Written instruction:
Return only the lines from the top of the material through the line marked by "SPRING_START = 0.192", unaltered.

Supplied information:
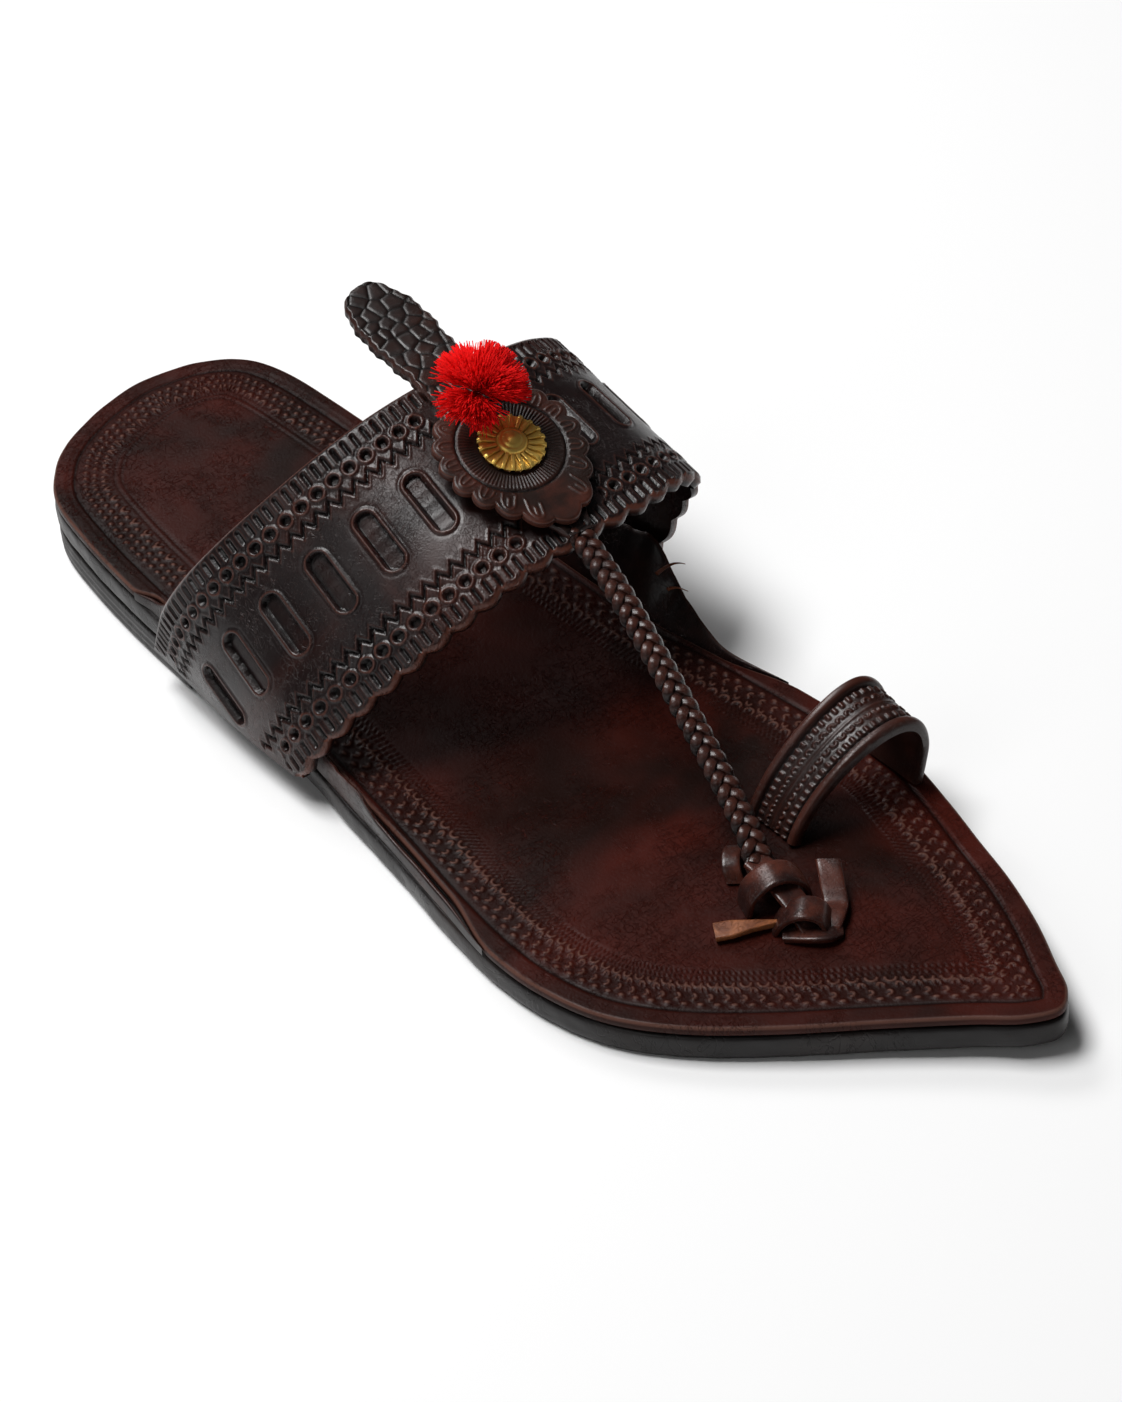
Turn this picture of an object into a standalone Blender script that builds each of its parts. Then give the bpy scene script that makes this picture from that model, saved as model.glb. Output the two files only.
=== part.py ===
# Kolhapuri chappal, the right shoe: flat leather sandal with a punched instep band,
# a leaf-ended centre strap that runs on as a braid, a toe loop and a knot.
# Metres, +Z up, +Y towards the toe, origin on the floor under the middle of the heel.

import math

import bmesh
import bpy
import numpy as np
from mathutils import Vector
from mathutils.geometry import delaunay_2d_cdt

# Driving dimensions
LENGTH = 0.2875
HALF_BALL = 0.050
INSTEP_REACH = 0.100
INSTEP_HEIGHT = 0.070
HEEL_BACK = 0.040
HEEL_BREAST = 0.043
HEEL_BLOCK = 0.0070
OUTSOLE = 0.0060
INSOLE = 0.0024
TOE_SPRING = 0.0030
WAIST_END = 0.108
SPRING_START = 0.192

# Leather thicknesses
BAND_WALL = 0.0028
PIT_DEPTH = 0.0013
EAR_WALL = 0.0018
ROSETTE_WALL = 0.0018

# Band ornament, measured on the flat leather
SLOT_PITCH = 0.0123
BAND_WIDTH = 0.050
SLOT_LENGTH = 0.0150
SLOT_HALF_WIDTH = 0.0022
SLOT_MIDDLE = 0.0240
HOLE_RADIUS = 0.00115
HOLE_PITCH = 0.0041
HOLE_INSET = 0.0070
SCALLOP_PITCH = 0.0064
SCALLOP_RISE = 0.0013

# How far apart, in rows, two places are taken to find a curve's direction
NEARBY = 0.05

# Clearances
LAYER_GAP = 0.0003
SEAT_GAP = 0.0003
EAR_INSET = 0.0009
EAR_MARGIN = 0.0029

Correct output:
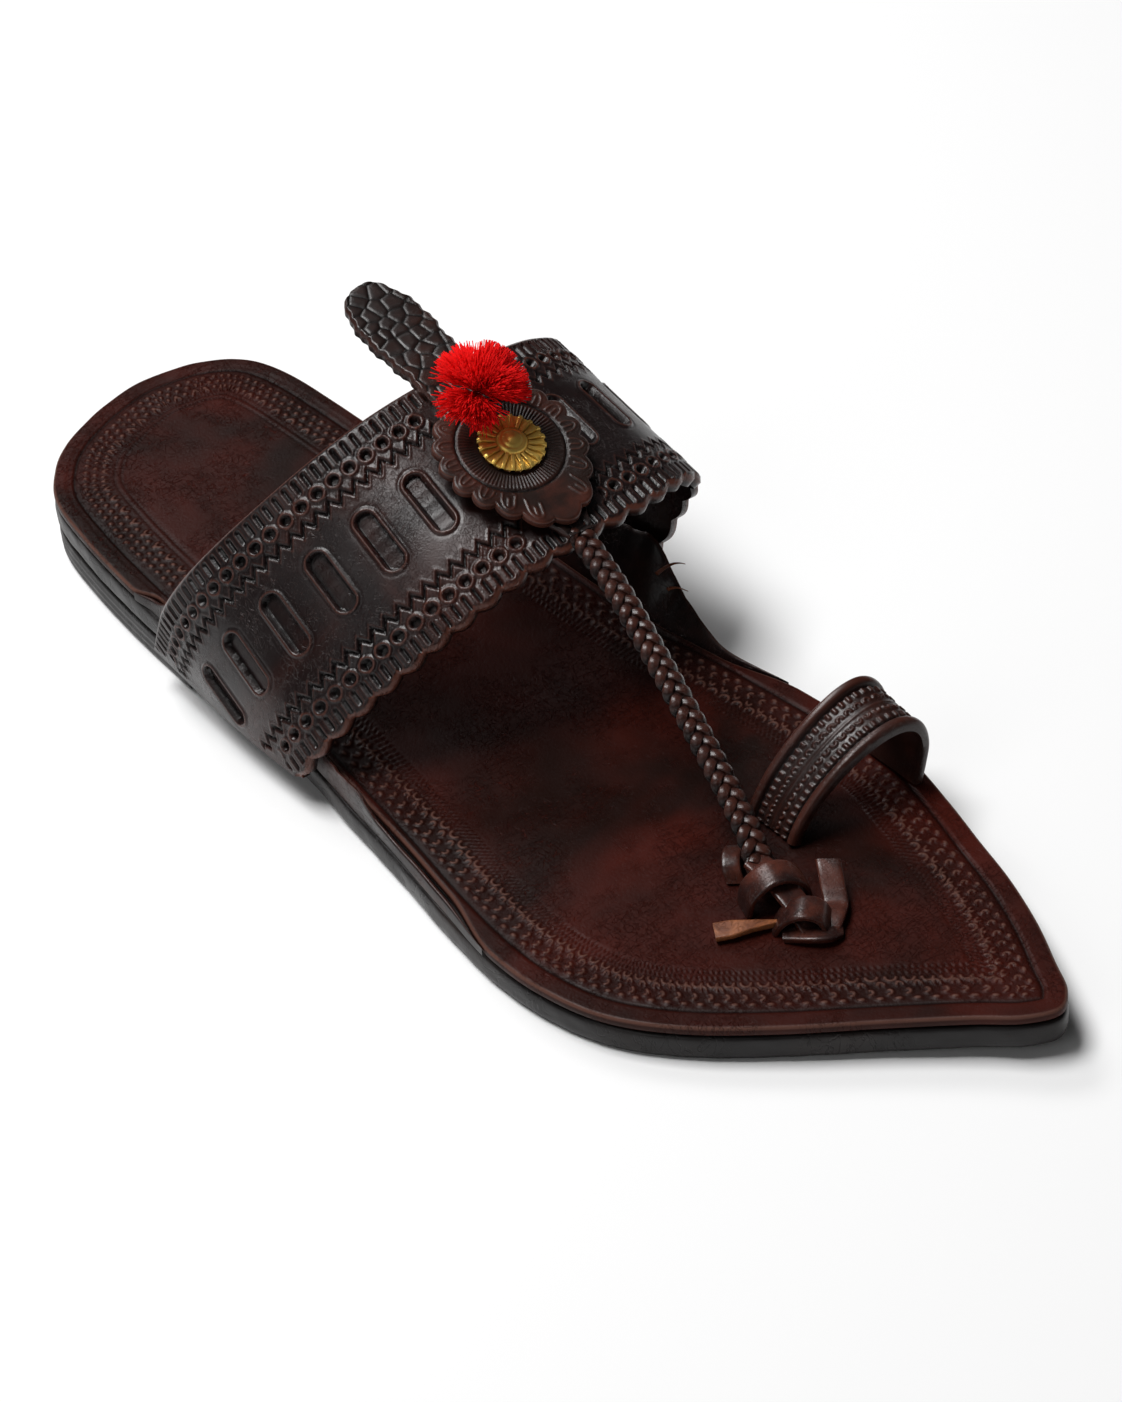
Turn this picture of an object into a standalone Blender script that builds each of its parts. Then give the bpy scene script that makes this picture from that model, saved as model.glb. Output the two files only.
=== part.py ===
# Kolhapuri chappal, the right shoe: flat leather sandal with a punched instep band,
# a leaf-ended centre strap that runs on as a braid, a toe loop and a knot.
# Metres, +Z up, +Y towards the toe, origin on the floor under the middle of the heel.

import math

import bmesh
import bpy
import numpy as np
from mathutils import Vector
from mathutils.geometry import delaunay_2d_cdt

# Driving dimensions
LENGTH = 0.2875
HALF_BALL = 0.050
INSTEP_REACH = 0.100
INSTEP_HEIGHT = 0.070
HEEL_BACK = 0.040
HEEL_BREAST = 0.043
HEEL_BLOCK = 0.0070
OUTSOLE = 0.0060
INSOLE = 0.0024
TOE_SPRING = 0.0030
WAIST_END = 0.108
SPRING_START = 0.192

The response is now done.